What you are asked to do:
Only the lines from the one containing "bpy.context.scene.collection.objects.link(empty)" through the one containing "imported = [obj" are wanted. Give them again exactly, both ends included.
-- -- --
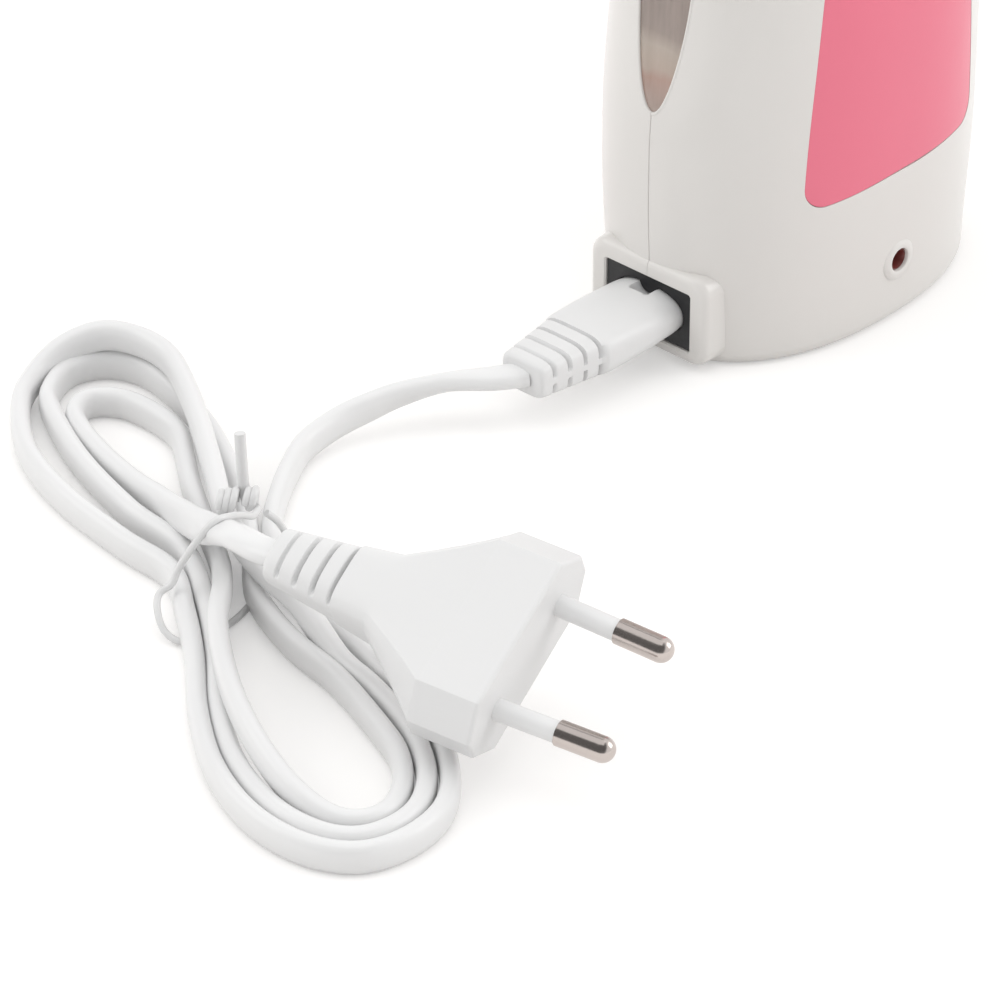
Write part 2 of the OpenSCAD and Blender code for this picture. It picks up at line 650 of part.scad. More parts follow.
module connector_body() {
  color([0.96, 0.96, 0.96]) difference() {
    union() {
      translate([nose_x, 0, inlet_z]) facing_front() linear_extrude(nose_l)
        connector_section(socket_waist - nose_gap);
      translate([eps - inlet_face, 0, inlet_z]) facing_front() linear_extrude(grip_l)
        connector_section(socket_r - nose_gap);
      translate([grip_x + 1, 0, inlet_z]) facing_front() linear_extrude(relief_l + 1)
        relief_rib(relief_core);
      for (i = [0:relief_ribs - 1])
        translate([grip_x - (i + 1) * relief_l / relief_ribs + relief_rib_w, 0, inlet_z]) facing_front()
          linear_extrude(relief_rib_w)
            relief_rib(relief_start + (relief_end - relief_start) * i / (relief_ribs - 1));
    }
    for (y = [-1, 1]) translate([nose_x + 1, y * pin_pitch / 2, inlet_z]) towards_inlet() {
      translate([0, 0, 1 + contact_lip]) cylinder(h = contact_l, d = contact_d, $fn = fine);
      cylinder(h = contact_l, d = inlet_pin_d + 2 * pin_hole_gap, $fn = fine);
    }
  }
}
module connector_contacts() {
  color([0.85, 0.7, 0.35]) for (y = [-1, 1])
    translate([nose_x - contact_lip, y * pin_pitch / 2, inlet_z]) towards_inlet() difference() {
      cylinder(h = contact_l, d = contact_d, $fn = fine);
      translate([0, 0, -1]) cylinder(h = contact_l + 2, d = inlet_pin_d + 2 * slide_gap, $fn = fine);
    }
}

// Mains plug, drawn along +X from its face and then laid in place
plug_at = [-130, -62.5, 17.8];
plug_turn = [27.5, 4.5, -77.5];
plug_block = 10.5;         // length of the block behind the face
plug_neck = 13;            // length of the taper behind the block
plug_len = 45.5;           // whole length to the end of the strain relief
plug_end_t = 5.4;          // thickness of the block's two narrow ends
plug_flat = 25;            // width of the block's flat top
module plug_place() { translate(plug_at) rotate(plug_turn) children(); }
module plug_face() {
  polygon([[-plug_w / 2, -plug_end_t / 2], [-plug_flat / 2, -plug_t / 2], [plug_flat / 2, -plug_t / 2],
    [plug_w / 2, -plug_end_t / 2], [plug_w / 2, plug_end_t / 2], [plug_flat / 2, plug_t / 2],
    [-plug_flat / 2, plug_t / 2], [-plug_w / 2, plug_end_t / 2]]);
}
// Puts a shape drawn in the X-Y plane across the plug: its x runs along the plug's width
module across_plug(x) { translate([x, 0, 0]) rotate([90, 0, -90]) children(); }
plug_neck_end = [13.4, 10.4, 2.5]; // section behind the taper: width, height and corner radius
plug_waist = [11.6, 9, 2.5];       // section at the start of the strain relief
plug_relief_l = 15.6;
plug_core = [6.6, 5.2, 2.2];
plug_ribs = 4;
plug_rib_w = 2.5;
plug_rib_first = [11.2, 8.8, 2.5];
plug_rib_last = [9, 7.2, 2.5];
module plug_slice(x, size) { across_plug(x) linear_extrude(eps) relief_rib(size); }
module plug_body() {
  color([0.96, 0.96, 0.96]) plug_place() difference() {
    union() {
      across_plug(0) linear_extrude(plug_block) plug_face();
      hull() {
        across_plug(eps - plug_block) linear_extrude(eps) plug_face();
        plug_slice(-plug_block - plug_neck, plug_neck_end);
      }
      hull() {
        plug_slice(eps - plug_block - plug_neck, plug_neck_end);
        plug_slice(plug_relief_l - plug_len, plug_waist);
      }
      across_plug(plug_relief_l - plug_len) linear_extrude(plug_relief_l) relief_rib(plug_core);
      for (i = [0:plug_ribs - 1])
        across_plug(plug_relief_l - plug_len - (i + 1) * plug_relief_l / plug_ribs + plug_rib_w)
          linear_extrude(plug_rib_w)
            relief_rib(plug_rib_first + (plug_rib_last - plug_rib_first) * i / (plug_ribs - 1));
    }
    for (y = [-1, 1]) pin_place(y) translate([-plug_block, 0, 0]) towards_back()
      cylinder(h = plug_block + 1, d = sleeve_d, $fn = fine);
  }
}
sleeve_d = 3.4;            // insulating sleeve on each pin
sleeve_l = 10;
core_d = 2.6;              // pin inside the sleeve
pin_lean = 1.6;            // degrees by which each pin leans inwards
module pin_place(y) { translate([0, y * plug_pin_pitch / 2, 0]) rotate([0, 0, -y * pin_lean]) children(); }
module pin_sleeves() {
  color([0.95, 0.95, 0.95]) plug_place() for (y = [-1, 1]) pin_place(y) translate([-plug_block, 0, 0])
    towards_back() difference() {
      cylinder(h = plug_block + sleeve_l, d = sleeve_d, $fn = fine);
      translate([0, 0, -1]) cylinder(h = plug_block + sleeve_l + 2, d = core_d, $fn = fine);
    }
}
module plug_pins() {
  color([0.78, 0.77, 0.75]) plug_place() for (y = [-1, 1]) pin_place(y) {
    translate([-plug_block, 0, 0]) towards_back()
      cylinder(h = plug_block + sleeve_l + 1, d = core_d, $fn = fine);
    translate([sleeve_l, 0, 0]) towards_back() cylinder(h = plug_pin_l - sleeve_l - plug_pin_d / 2, d =
      plug_pin_d, $fn = fine);
    translate([plug_pin_l - plug_pin_d / 2, 0, 0]) sphere(d = plug_pin_d, $fn = fine);
  }
}

// Cord: each point is [x, y, z, turn], and turn is 0 where the cord stands on edge
cord_z = cord_w / 2 + 0.1; // centre of a cord on edge on the table
run_points = [[connector_end, 0, inlet_z, 90], [-68, 3, 8.4, 80], [-72, 7.5, 7, 60], [-77, 12, 5, 35],
  [-82, 15, 3.8, 15], [-88.5, 16.8, cord_z, 0], [-96, 16, cord_z, 0], [-102, 13, cord_z, 0], [-107, 10,
    cord_z, 0],
  [-113.5, 6, cord_z, 0]];
upper_points = [[-128, 11, 0], [-127, 23, 0], [-122, 39.5, 0], [-115.5, 53.5, 0], [-107, 59.5, 0],
  [-101.5, 58.4, 0],
  [-99.8, 51, 0], [-100, 42, 0], [-103, 30, 0], [-110, 17, 0]];
lower_points = [[-126, -4, 0], [-130, -14, 0], [-133, -27, 0], [-137, -40, 0], [-143, -52, 0], [-150,
  -59.5, 0],
  [-158, -61.8, 0], [-166.2, -58, 0], [-166.8, -47, 0], [-162, -36, 0], [-154, -25, 0], [-146, -15, 0],
    [-138, -5, 0]];
neck_points = [[-132, -6, 0], [-126, 3, 0], [-119, 15, 0]];
tail_points = [[-121.5, 14.5, 8.6, 0], [-125, 10, 10.4, 10], [-129.5, 5.5, 12.5, 25], [-135, 0.5, 15.8, 50],
  [-139.5, -5, 19, 70], [-141.1, -12, 21, 85], [-139.8, -18, 21.3, 90]];
hank_w = 12;               // three cords side by side
hank_h = 5.3;
neck_w = 21;
neck_h = 8;
function unit(v) = v / norm(v);
function at(pts, i) = [pts[i].x, pts[i].y, pts[i].z];
function tangent(pts, i) = unit(at(pts, min(i + 1, len(pts) - 1)) - at(pts, max(i - 1, 0)));
// Solid swept along points that each may carry a turn, with a section of [side, up] pairs
module sweep(pts, section, ref = [0, 0, 1]) {
  n = len(section);
  rings = [for (i = [0:len(pts) - 1])
    let(t = tangent(pts, i), side = unit(cross(t, ref)), up = cross(side, t), q =
      len(pts[i]) > 3 ? pts[i][3] : 0)
    each [for (k = [n - 1:-1:0]) let(s = section[k])
      at(pts, i) + side * (s.x * cos(q) - s.y * sin(q)) + up * (s.x * sin(q) + s.y * cos(q))]];
  polyhedron(rings, ring_faces(len(pts), n), convexity = 8);
}
cord_section = [for (i = [0:7]) let(a = i * 45 + 22.5) [cord_t / 2 * cos(a) / cos(22.5),
  cord_w / 2 * sin(a) / cos(22.5)]];
function slab(w, h) = [[w / 2, 0.1], [w / 2, h], [-w / 2, h], [-w / 2, 0.1]];
module cord_run() { color([0.94, 0.94, 0.94]) sweep(run_points, cord_section); }
module cord_neck() { color([0.94, 0.94, 0.94]) sweep(neck_points, slab(neck_w, neck_h)); }
module cord_hank_upper() { color([0.94, 0.94, 0.94]) sweep(upper_points, slab(hank_w, hank_h)); }
module cord_hank_lower() { color([0.94, 0.94, 0.94]) sweep(lower_points, slab(hank_w, hank_h)); }
module cord_tail() { color([0.94, 0.94, 0.94]) sweep(tail_points, cord_section); }
tie_d = 1.4;
tie_mid = [-123, 3, 5.6];  // centre of the loop around the hank's neck
tie_half_w = 13;
tie_half_h = 4.8;
tie_dir = unit([0.93, 0.37, 0]);
tie_knot = [[-113.7, 6.7, 8.7], [-114, 8.5, 13], [-112.5, 10.5, 19]];
tie_loose = [[-134, -2, 5.5], [-139, -1, 4], [-142, -5, 2.5], [-141, -10, 1.5]];
module twist_tie() {
  color([0.9, 0.9, 0.92]) {
    wire([for (a = [0:20:360]) tie_mid + tie_half_w * cos(a) * tie_dir + [0, 0, tie_half_h * sin(a)]],
      tie_d);
    wire(tie_knot, tie_d);
    wire(tie_loose, tie_d);
  }
}

shell_near();
shell_far();
side_panel_near();
side_panel_far();
window_lens();
top_rim();
well_seat();
heating_well();
ceramic_heaters();
heater_band();
thermal_cutout();
lead_inlet();
inlet_pins();
live_wire();
neutral_wire();
lamp_wires();
indicator_lamp();
lamp_board();
housing_screws();
cartridge_tank();
cartridge_head();
roller_axle();
roller();
connector_body();
connector_contacts();
cord_run();
cord_neck();
cord_hank_upper();
cord_hank_lower();
cord_tail();
twist_tie();
plug_body();
pin_sleeves();
plug_pins();
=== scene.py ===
"""Roll-on wax warmer with its mains lead: the visible pieces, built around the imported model.

All sizes in the shape functions are millimetres. A mesh is scaled to metres when it becomes an object.
"""

import math

import bmesh
import bpy
from bpy.props import FloatProperty, FloatVectorProperty, PointerProperty
from bpy.types import Operator, Panel, PropertyGroup
from mathutils import Euler, Matrix, Vector


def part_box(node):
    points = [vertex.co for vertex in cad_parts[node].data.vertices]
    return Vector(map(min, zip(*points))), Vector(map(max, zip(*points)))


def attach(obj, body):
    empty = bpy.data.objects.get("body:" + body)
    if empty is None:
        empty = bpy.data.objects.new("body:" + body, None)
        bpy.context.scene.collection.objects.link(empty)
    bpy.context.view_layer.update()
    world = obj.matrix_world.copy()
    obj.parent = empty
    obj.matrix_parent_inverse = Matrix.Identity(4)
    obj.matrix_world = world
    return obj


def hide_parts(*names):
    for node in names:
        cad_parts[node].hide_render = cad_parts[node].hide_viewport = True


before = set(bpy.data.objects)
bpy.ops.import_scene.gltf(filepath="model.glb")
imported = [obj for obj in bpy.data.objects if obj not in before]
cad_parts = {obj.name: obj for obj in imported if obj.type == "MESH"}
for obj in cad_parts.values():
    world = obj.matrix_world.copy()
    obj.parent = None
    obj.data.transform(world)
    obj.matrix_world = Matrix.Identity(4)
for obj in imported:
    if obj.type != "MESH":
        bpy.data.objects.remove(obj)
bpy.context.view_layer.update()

bl_info = {
    "name": "Roll-on wax warmer",
    "version": (1, 0, 0),
    "blender": (4, 5, 0),
    "location": "View3D > Sidebar > Warmer",
    "description": "Builds a roll-on wax warmer with its mains lead around its packed model",
    "category": "Add Mesh",
}

MM = 0.001


# ---- body shape

NEAR_LO, NEAR_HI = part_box("shell_near")
BODY_L = (NEAR_HI.x - NEAR_LO.x) / MM
BODY_D = -2 * NEAR_LO.y / MM
BODY_H = NEAR_HI.z / MM
WALL = 2.2
FLOOR_T = 2.4
OVAL = 2.3
FOOT_R = 2.4
BASE_TAPER, BASE_RISE = 1.1, 30
FRONT_WAIST, BACK_WAIST, SIDE_WAIST = 3, 1.6, 1.4
LEAN, GRIP = (36, 70), (48, 92)
FLARE_LO, FLARE_PART = 108, 0.5
SEAM = 0.03                      # half the parting gap between the shells
SEAM_BEVEL = 0.1


def ease(t):
    k = min(max(t, 0.0), 1.0)
    return k * k * (3 - 2 * k)


def lean(z, span):
    back = ease((z - FLARE_LO) / (BODY_H - FLARE_LO))
    return ease((z - span[0]) / (span[1] - span[0])) - FLARE_PART * back


def taper(z):
    return BASE_TAPER * (1 - ease(z / BASE_RISE))


def front_x(z):
    return BODY_L / 2 - taper(z) - FRONT_WAIST * lean(z, LEAN)


def back_x(z):
    return BODY_L / 2 - taper(z) - BACK_WAIST * lean(z, GRIP)


def half_y(z):
    return BODY_D / 2 - taper(z) - SIDE_WAIST * lean(z, GRIP)


def foot_in(z):
    """How far the rounded bottom edge lies inside the section at height z."""
    k = max(FOOT_R - z, 0)
    return FOOT_R - math.sqrt(max(FOOT_R * FOOT_R - k * k, 0))


def signed_pow(v, p):
    return math.copysign(abs(v) ** p, v)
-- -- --
Solution to this problem:
        bpy.context.scene.collection.objects.link(empty)
    bpy.context.view_layer.update()
    world = obj.matrix_world.copy()
    obj.parent = empty
    obj.matrix_parent_inverse = Matrix.Identity(4)
    obj.matrix_world = world
    return obj


def hide_parts(*names):
    for node in names:
        cad_parts[node].hide_render = cad_parts[node].hide_viewport = True


before = set(bpy.data.objects)
bpy.ops.import_scene.gltf(filepath="model.glb")
imported = [obj for obj in bpy.data.objects if obj not in before]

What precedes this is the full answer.